The Toplander’s ground clearance is 220 mm, its wading depth, 600 mm.
The ELX variant’s exterior has more chrome than the EL plus 17-inch alloy wheels, automatic headlamps, LED turning lights on the chromed side mirrors, DRLs (daytime running lights), and chromed roof rails.
Leather seats, cruise control, rain-sensing wipers, dual zone climate control, reverse parking camera and reverse parking sensors, adjustable lumbar support for the driver’s seat, touchscreen infotainment with AM/FM radio, six speakers, Bluetooth audio, USB, aux, iPod interface and SD are standard features in the ELX.
On the other hand, fit and finish are not as top drawer as several competitors, and hard plastic abounds in the cockpit.
With a wheelbase longer than the Fortuner’s, the seven-seater Toplander offers generous headroom, elbow room and legroom at the back, although the 50/50 split/fold third row seats are suitable only for children.
The second row split/fold 60/40 seats have three headrests, which indicates that three passengers can be comfortably accommodated.
For a bargain-priced SUV, the Toplander ELX’s suite of safety features is more than adequate.
Aside from the usual two front airbags and ABS with EBD, electronic stability control, limited slip differential, hill start assist, and hill descent control are standard equipment.
The reverse parking camera and sensors function well, giving a clear picture of what’s behind with green, yellow and red lines, indicating how near or far the parking block is.
The sensors don’t chirp too loudly or alarmingly.

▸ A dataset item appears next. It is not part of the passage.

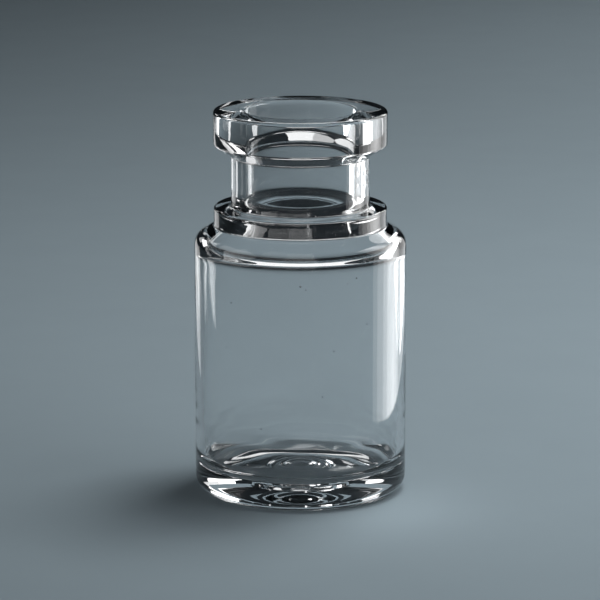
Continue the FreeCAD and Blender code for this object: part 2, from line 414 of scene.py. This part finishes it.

Once, when I was backing up too close to a cement wall, the warning “18 cm” showed up on the touchscreen.
The Toplander, along with other Foton commercial vehicles, is assembled at the 11-hectare, P1.2-billion Foton production plant in the Clark Freeport Zone, Pampanga.
Premises considered, the made-in-the-Philippines 2018 Foton Toplander 4×2 A/T has all the right stuff—plus the right price.